Stated goal: Reproduce each line exactly, including spacing and punctuation.

Provided data:
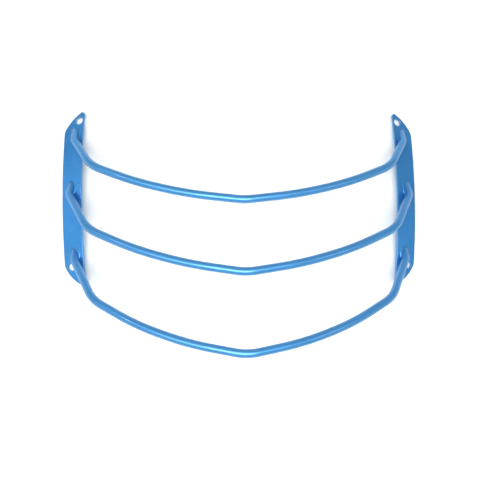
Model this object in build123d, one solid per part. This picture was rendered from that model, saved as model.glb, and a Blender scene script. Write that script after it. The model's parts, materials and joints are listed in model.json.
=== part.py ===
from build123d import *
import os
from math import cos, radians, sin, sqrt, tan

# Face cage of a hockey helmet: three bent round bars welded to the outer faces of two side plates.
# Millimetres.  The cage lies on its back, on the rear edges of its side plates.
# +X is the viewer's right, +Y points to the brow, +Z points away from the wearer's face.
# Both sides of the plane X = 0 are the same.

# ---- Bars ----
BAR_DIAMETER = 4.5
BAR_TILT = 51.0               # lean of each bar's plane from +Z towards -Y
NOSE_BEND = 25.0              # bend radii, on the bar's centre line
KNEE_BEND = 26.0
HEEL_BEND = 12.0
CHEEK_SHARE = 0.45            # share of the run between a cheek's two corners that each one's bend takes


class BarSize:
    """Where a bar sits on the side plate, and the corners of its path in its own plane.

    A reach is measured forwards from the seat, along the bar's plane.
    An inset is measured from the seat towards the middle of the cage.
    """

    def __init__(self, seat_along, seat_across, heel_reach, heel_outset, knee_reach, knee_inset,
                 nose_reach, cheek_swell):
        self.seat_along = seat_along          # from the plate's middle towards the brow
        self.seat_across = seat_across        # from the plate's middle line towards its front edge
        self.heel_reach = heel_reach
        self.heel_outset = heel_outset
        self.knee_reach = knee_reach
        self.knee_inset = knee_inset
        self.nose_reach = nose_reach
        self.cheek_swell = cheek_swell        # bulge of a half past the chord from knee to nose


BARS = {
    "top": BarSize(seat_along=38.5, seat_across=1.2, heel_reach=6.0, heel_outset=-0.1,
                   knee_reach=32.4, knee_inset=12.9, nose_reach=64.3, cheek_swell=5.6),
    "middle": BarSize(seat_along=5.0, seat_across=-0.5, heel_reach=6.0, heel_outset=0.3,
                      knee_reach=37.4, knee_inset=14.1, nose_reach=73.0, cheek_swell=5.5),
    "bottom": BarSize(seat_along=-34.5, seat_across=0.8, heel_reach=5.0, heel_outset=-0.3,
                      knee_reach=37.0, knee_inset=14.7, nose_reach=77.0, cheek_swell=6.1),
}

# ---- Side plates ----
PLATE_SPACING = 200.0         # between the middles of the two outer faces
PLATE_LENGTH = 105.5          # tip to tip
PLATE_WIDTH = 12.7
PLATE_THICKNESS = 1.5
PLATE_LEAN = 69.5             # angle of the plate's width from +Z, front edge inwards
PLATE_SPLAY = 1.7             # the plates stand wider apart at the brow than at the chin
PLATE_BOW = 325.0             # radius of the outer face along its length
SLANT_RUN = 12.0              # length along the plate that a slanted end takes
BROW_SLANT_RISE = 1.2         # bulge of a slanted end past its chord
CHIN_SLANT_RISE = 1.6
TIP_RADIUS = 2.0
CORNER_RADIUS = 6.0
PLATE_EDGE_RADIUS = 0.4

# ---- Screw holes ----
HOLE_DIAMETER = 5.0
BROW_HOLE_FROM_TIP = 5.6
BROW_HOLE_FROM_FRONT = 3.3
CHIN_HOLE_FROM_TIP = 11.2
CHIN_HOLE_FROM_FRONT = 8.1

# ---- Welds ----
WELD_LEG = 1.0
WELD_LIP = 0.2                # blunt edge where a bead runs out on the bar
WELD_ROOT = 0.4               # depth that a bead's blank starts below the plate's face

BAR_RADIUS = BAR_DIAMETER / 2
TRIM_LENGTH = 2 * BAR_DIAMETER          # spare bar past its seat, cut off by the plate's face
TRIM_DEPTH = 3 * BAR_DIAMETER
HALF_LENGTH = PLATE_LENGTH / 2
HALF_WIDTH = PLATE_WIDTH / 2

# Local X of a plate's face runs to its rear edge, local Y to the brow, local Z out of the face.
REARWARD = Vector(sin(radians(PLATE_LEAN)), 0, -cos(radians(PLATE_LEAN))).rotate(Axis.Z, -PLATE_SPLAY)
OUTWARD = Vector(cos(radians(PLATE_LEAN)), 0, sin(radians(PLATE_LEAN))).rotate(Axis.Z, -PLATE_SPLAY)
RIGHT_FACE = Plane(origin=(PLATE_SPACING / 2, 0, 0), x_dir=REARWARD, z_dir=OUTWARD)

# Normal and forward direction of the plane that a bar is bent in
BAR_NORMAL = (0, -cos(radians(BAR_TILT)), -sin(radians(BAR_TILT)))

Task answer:
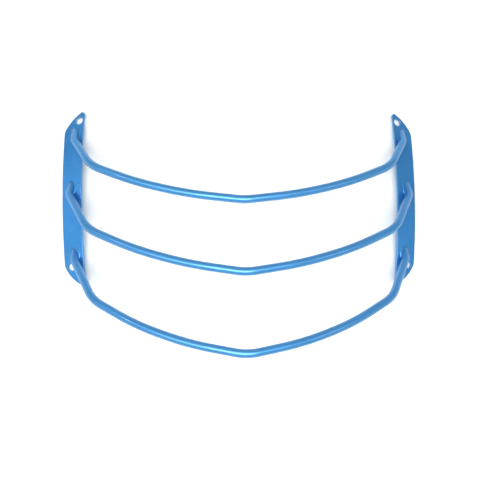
Model this object in build123d, one solid per part. This picture was rendered from that model, saved as model.glb, and a Blender scene script. Write that script after it. The model's parts, materials and joints are listed in model.json.
=== part.py ===
from build123d import *
import os
from math import cos, radians, sin, sqrt, tan

# Face cage of a hockey helmet: three bent round bars welded to the outer faces of two side plates.
# Millimetres.  The cage lies on its back, on the rear edges of its side plates.
# +X is the viewer's right, +Y points to the brow, +Z points away from the wearer's face.
# Both sides of the plane X = 0 are the same.

# ---- Bars ----
BAR_DIAMETER = 4.5
BAR_TILT = 51.0               # lean of each bar's plane from +Z towards -Y
NOSE_BEND = 25.0              # bend radii, on the bar's centre line
KNEE_BEND = 26.0
HEEL_BEND = 12.0
CHEEK_SHARE = 0.45            # share of the run between a cheek's two corners that each one's bend takes


class BarSize:
    """Where a bar sits on the side plate, and the corners of its path in its own plane.

    A reach is measured forwards from the seat, along the bar's plane.
    An inset is measured from the seat towards the middle of the cage.
    """

    def __init__(self, seat_along, seat_across, heel_reach, heel_outset, knee_reach, knee_inset,
                 nose_reach, cheek_swell):
        self.seat_along = seat_along          # from the plate's middle towards the brow
        self.seat_across = seat_across        # from the plate's middle line towards its front edge
        self.heel_reach = heel_reach
        self.heel_outset = heel_outset
        self.knee_reach = knee_reach
        self.knee_inset = knee_inset
        self.nose_reach = nose_reach
        self.cheek_swell = cheek_swell        # bulge of a half past the chord from knee to nose


BARS = {
    "top": BarSize(seat_along=38.5, seat_across=1.2, heel_reach=6.0, heel_outset=-0.1,
                   knee_reach=32.4, knee_inset=12.9, nose_reach=64.3, cheek_swell=5.6),
    "middle": BarSize(seat_along=5.0, seat_across=-0.5, heel_reach=6.0, heel_outset=0.3,
                      knee_reach=37.4, knee_inset=14.1, nose_reach=73.0, cheek_swell=5.5),
    "bottom": BarSize(seat_along=-34.5, seat_across=0.8, heel_reach=5.0, heel_outset=-0.3,
                      knee_reach=37.0, knee_inset=14.7, nose_reach=77.0, cheek_swell=6.1),
}

# ---- Side plates ----
PLATE_SPACING = 200.0         # between the middles of the two outer faces
PLATE_LENGTH = 105.5          # tip to tip
PLATE_WIDTH = 12.7
PLATE_THICKNESS = 1.5
PLATE_LEAN = 69.5             # angle of the plate's width from +Z, front edge inwards
PLATE_SPLAY = 1.7             # the plates stand wider apart at the brow than at the chin
PLATE_BOW = 325.0             # radius of the outer face along its length
SLANT_RUN = 12.0              # length along the plate that a slanted end takes
BROW_SLANT_RISE = 1.2         # bulge of a slanted end past its chord
CHIN_SLANT_RISE = 1.6
TIP_RADIUS = 2.0
CORNER_RADIUS = 6.0
PLATE_EDGE_RADIUS = 0.4

# ---- Screw holes ----
HOLE_DIAMETER = 5.0
BROW_HOLE_FROM_TIP = 5.6
BROW_HOLE_FROM_FRONT = 3.3
CHIN_HOLE_FROM_TIP = 11.2
CHIN_HOLE_FROM_FRONT = 8.1

# ---- Welds ----
WELD_LEG = 1.0
WELD_LIP = 0.2                # blunt edge where a bead runs out on the bar
WELD_ROOT = 0.4               # depth that a bead's blank starts below the plate's face

BAR_RADIUS = BAR_DIAMETER / 2
TRIM_LENGTH = 2 * BAR_DIAMETER          # spare bar past its seat, cut off by the plate's face
TRIM_DEPTH = 3 * BAR_DIAMETER
HALF_LENGTH = PLATE_LENGTH / 2
HALF_WIDTH = PLATE_WIDTH / 2

# Local X of a plate's face runs to its rear edge, local Y to the brow, local Z out of the face.
REARWARD = Vector(sin(radians(PLATE_LEAN)), 0, -cos(radians(PLATE_LEAN))).rotate(Axis.Z, -PLATE_SPLAY)
OUTWARD = Vector(cos(radians(PLATE_LEAN)), 0, sin(radians(PLATE_LEAN))).rotate(Axis.Z, -PLATE_SPLAY)
RIGHT_FACE = Plane(origin=(PLATE_SPACING / 2, 0, 0), x_dir=REARWARD, z_dir=OUTWARD)

# Normal and forward direction of the plane that a bar is bent in
BAR_NORMAL = (0, -cos(radians(BAR_TILT)), -sin(radians(BAR_TILT)))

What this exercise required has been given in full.